If Valenzuela cannot help to legitimize the Honduran elections, the crisis could drag on indefinitely. Without international support for the new government, many sanctions will likely continue and the country could become even more isolated -- causing more harm than good for the poorest citizens of an already poor nation. This could lead to the rise of a leader even more polarizing than Zelaya.
Beyond Honduras, the fissure in the united front against the coup may forecast new divisions in U.S.-Latin American relations. This week, a group of U.S. academics warned Obama in an open letter that the U.S. is heading down an isolationist path in the Americas. The group wrote that it regretted that "the United States is at odds with the rest of the Hemisphere in its stated willingness to recognize" the Honduran elections.
"We are back to the old dynamic of everyone against the U.S.," the congressional source said.
Not quite yet: In the old dynamic, confrontational Latin American leaders from the left would be having a field day denouncing U.S. imperialism and impositions.
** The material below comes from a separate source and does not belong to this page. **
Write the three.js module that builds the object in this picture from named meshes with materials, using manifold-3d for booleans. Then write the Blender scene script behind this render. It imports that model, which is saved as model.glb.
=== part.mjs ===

Instead, they've remained noticeably silent, as if still hoping for more constructive engagement.
One hopes that this ongoing debacle won't fully erase the goodwill and optimism that prevailed in Latin America after Obama was elected a year ago. Progress on issues such as security, energy, climate change, poverty and relations with Cuba hinge on cooperation and mutual good will.
Bernard Aronson, one of Valenzuela's predecessors, believes that Valenzuela's primary challenge here in Washington will be to draw high-level attention to the region at a time when U.S. priorities lie elsewhere. Without it, U.S. policy is much more likely to become reactive rather than proactive -- and, by extension, less cooperative.
As Aronson put it, the U.S. "gets in trouble when we fail to work with the region to address problems before they turn into crisis."